At this stage, your lab includes:

  • Enterprise-grade virtualization

  • Segmented and routed networks

  • Centralized identity

  • Controlled administrative access

  • SOC-ready telemetry pipelines

  • Automation and recovery workflows

This is no longer just a lab — it is a training environment for real operations.


Closing Reflection

An advanced home lab is not defined by how many services it runs or how impressive the diagram looks.

It is defined by whether you can:

  • Explain how access is controlled

  • Observe what is happening inside the environment

  • Contain and investigate failure

  • Rebuild systems from known-good state

This is why the control plane sits at the center of this architecture. Tooling changes. Interfaces change. But the ability to operate infrastructure under pressure does not.

Return to the thesis:
An advanced lab isn’t about how much you run — it’s about how well you control, observe, and recover it.


Reader Challenge: Design Your Own Failure Scenario

Choose one critical service in your lab and assume it is compromised or destroyed.

Ask yourself:

  • What network segment is it in?

  • What logs would show the first signs of trouble?

  • How would you revoke access without collateral damage?

  • How would you rebuild it from scratch?

  • How would you prove the environment is safe afterward?

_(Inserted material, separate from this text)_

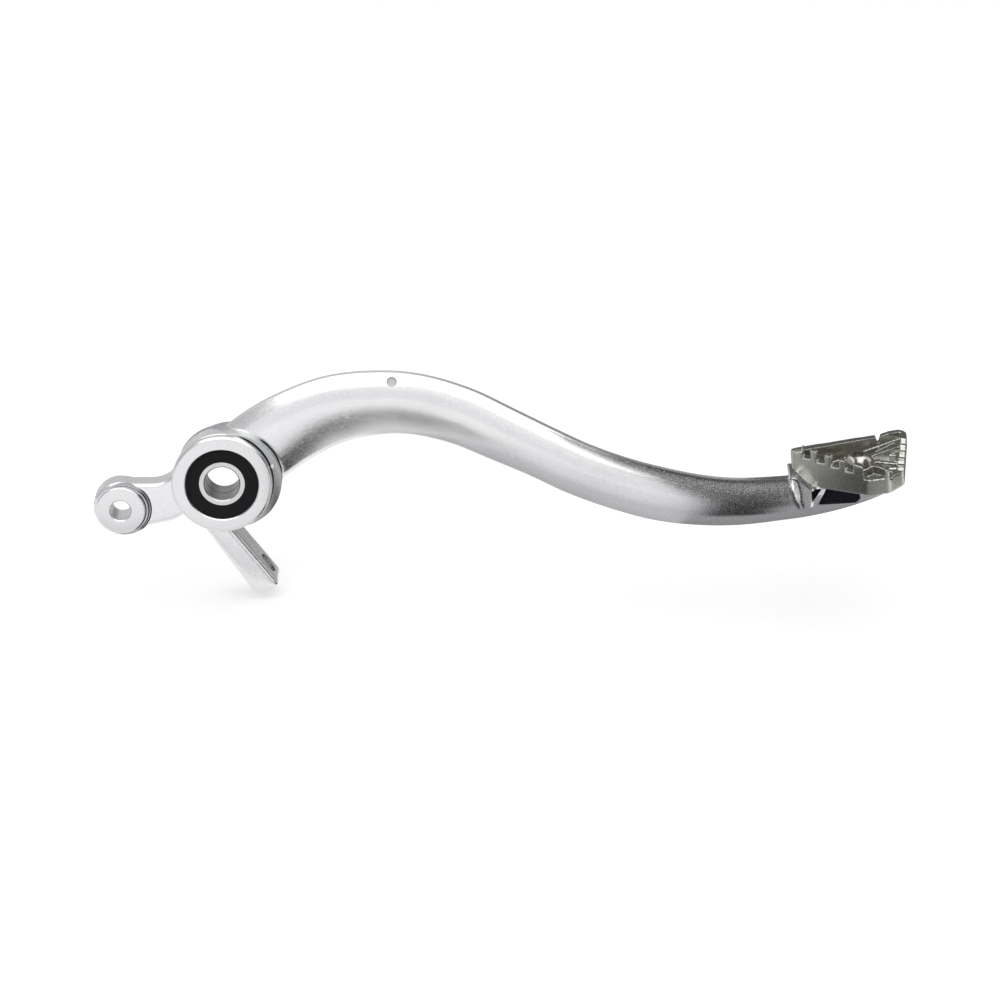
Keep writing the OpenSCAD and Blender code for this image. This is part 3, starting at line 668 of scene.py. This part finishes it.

If you cannot confidently answer those questions, you’ve just discovered the next improvement your lab needs.


What’s Next in the Series

Upcoming parts will cover:

  • SOC & SIEM deployment (deep dive)

  • Detection engineering and alerting

  • Red‑team attack paths and blue‑team response

  • Kubernetes security

  • Zero‑trust refinements

  • Documentation, diagrams, and GitOps workflows


An advanced lab isn’t about how much you run — it’s about how well you control, observe, and recover it.